Now the major government-sponsored lenders are forcing the mortgage industry’s hand – and dictating the terms that will hopefully clean up this mess.

And what a mess it could be. The analytical firm Radar Logic is already on record predicting a weakening U.S. housing market. Now the firm says that continuing problems and delays with loan foreclosures would further hurt the housing sector.

In a research report released to the industry web site HousingWire.com, Radar Logic says that foreclosure delays would curb one of the industry’s biggest driving forces – the motivated seller. When distressed homeowners have more time to catch up to their loan delinquencies, they’re more likely to fight to keep their homes. But in most cases, borrowers don’t have a good track record of “getting current’ on their home loans even with more time to pay while in foreclosure proceedings.

Says Radar Logic in its report:

A delay in foreclosures could have a lasting positive effect on housing markets if sales of foreclosed homes are put off to a point in the future when the overall economy is healthier, housing demand is greater, and housing markets are better able to absorb the new inventory," the opinion said.
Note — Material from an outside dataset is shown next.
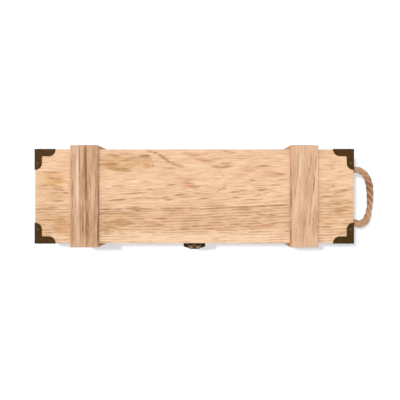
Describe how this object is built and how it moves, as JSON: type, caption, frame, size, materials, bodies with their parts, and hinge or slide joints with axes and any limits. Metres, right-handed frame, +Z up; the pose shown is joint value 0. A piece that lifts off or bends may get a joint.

It is equally possible that delaying foreclosures will simply push the economic reckoning further into the future, and any relief in the short term will be offset by pain in the middle- or long-term, with no net benefit to housing markets or the national economy.

But Fannie Mae (Stock Quote: FNM) and Freddie Mac (Stock Quote: FRM) aren’t waiting to see what impact robo-signing will have on the mortgage landscape. The two lending giants are “disturbed by the reports” coming from the foreclosure market, and have asked all of their mortgage service providers to review their foreclosure best practices to ensure they’re in full compliance.
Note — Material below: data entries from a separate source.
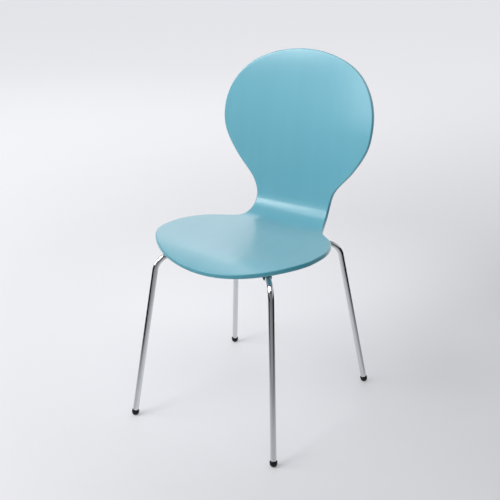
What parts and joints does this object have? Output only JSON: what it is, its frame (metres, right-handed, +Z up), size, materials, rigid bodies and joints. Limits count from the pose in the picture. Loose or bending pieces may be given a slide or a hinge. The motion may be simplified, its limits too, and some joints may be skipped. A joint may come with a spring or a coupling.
{
  "type": "stacking chair",
  "caption": "Stacking chair: a waisted moulded plywood shell bent into seat and back, on splayed bent steel tube legs that meet at a hub under the seat.",
  "frame": {"origin": "on the floor, under the middle of the chair's bounding box", "axes": "+Z up; the sitter faces -Y; +X is the sitter's left"},
  "size_m": [0.4316, 0.5057, 0.8569],
  "materials": {
    "lacquered_shell": "satin turquoise lacquer over veneer, the grain running lengthwise and just showing",
    "chrome_tube": "bright chrome plate",
    "glide_plastic": "glossy black moulded plastic, scuffed underneath",
    "buffer_rubber": "matt black rubber",
    "plate_paint": "black powder coat",
    "zinc_steel": "zinc plated",
    "insert_brass": "turned brass",
    "cover_plastic": "fine textured black moulding"
  },
  "bodies": {
    "root": {"seat_shell": "lacquered_shell", "leg_tube_front_left": "chrome_tube", "leg_tube_front_right": "chrome_tube", "leg_tube_rear_left": "chrome_tube", "leg_tube_rear_right": "chrome_tube", "glide_front_left": "glide_plastic", "glide_front_right": "glide_plastic", "glide_rear_left": "glide_plastic", "glide_rear_right": "glide_plastic", "glide_disc_front_left": "zinc_steel", "glide_disc_front_right": "zinc_steel", "glide_disc_rear_left": "zinc_steel", "glide_disc_rear_right": "zinc_steel", "seat_buffer_front_left": "buffer_rubber", "seat_buffer_front_right": "buffer_rubber", "seat_buffer_rear_left": "buffer_rubber", "seat_buffer_rear_right": "buffer_rubber", "hub_pad": "buffer_rubber", "mounting_plate": "plate_paint", "shell_screw_left": "zinc_steel", "screw_washer_left": "zinc_steel", "threaded_insert_left": "insert_brass", "shell_screw_right": "zinc_steel", "screw_washer_right": "zinc_steel", "threaded_insert_right": "insert_brass", "shell_screw_front": "zinc_steel", "screw_washer_front": "zinc_steel", "threaded_insert_front": "insert_brass", "shell_screw_rear": "zinc_steel", "screw_washer_rear": "zinc_steel", "threaded_insert_rear": "insert_brass", "hub_cover": "cover_plastic", "cover_screw": "zinc_steel"}
  },
  "joints": []
}
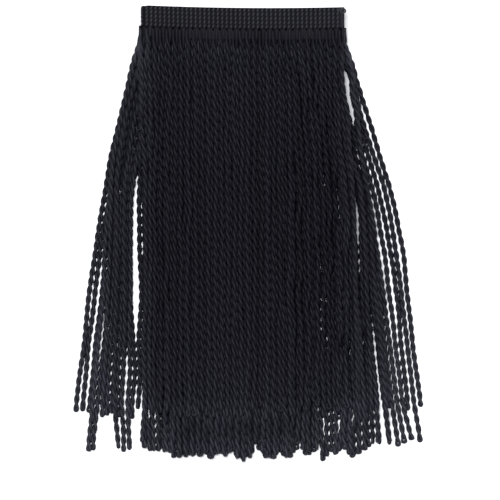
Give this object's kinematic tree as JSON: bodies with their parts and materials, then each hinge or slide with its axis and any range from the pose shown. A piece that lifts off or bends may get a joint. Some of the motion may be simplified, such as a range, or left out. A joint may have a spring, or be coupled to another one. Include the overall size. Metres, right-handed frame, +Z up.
{
  "type": "fringe trim",
  "caption": "Long black bullion fringe: a ribbed woven heading tape folded back and forth into a flat stack, with twisted strands spread out below it.",
  "frame": {"origin": "bottom centre of the whole bundle's box, on the surface that it lies on", "axes": "+Y from the strands' tips toward the heading, +Z up from the surface through the folds, +X along the heading"},
  "size_m": [0.1938, 0.2498, 0.0215],
  "materials": {
    "heading": "matt woven tape with fine upright ribs",
    "strands": "soft sheen on tightly twisted two-ply yarn"
  },
  "bodies": {
    "root": {"heading": "heading", "fringe": "strands"}
  },
  "joints": []
}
"Freddie Mac is deeply concerned about recent reports that there may be affidavits that were improperly executed in connection with foreclosures. The alleged practices in these reports are clearly not in compliance with Freddie Mac's guidelines and directives to its servicers," said Bruce Witherell, chief operating officer for Freddie Mac, in an Oct. 1 statement.

“We expect to provide instructions to our servicers later today (Friday, Oct. 1) that are intended to ensure that their foreclosure processes are in compliance with state law and Freddie Mac's servicing requirements,” he added.

“It's essential that the industry work together to protect borrowers' rights and ensure the integrity of the foreclosure process."

Freddie Mac told its 2,000 mortgage servicers that they have until Oct. 18 to complete the review. Fannie Mae, which works with 1,400 mortgage servicers, stressed that due diligence is the key.

“We strongly believe that homeowners who have exhausted all other options and are now facing foreclosure must be treated fairly and equitably," said Terry Edwards, executive vice-president at Fannie Mae. "The steps we are taking today in coordination with our regulator are meant to reinforce these contractual obligations, strengthen the regimen for review and due diligence on the part of servicers, and protect the rights of borrowers facing foreclosure."

Both Fannie and Freddie still wield huge power in the mortgage lending market. If mortgage servicers want to stay in their good graces, they’ll have to keep the midnight oil burning and clarify their foreclosure practices with both lenders – or else.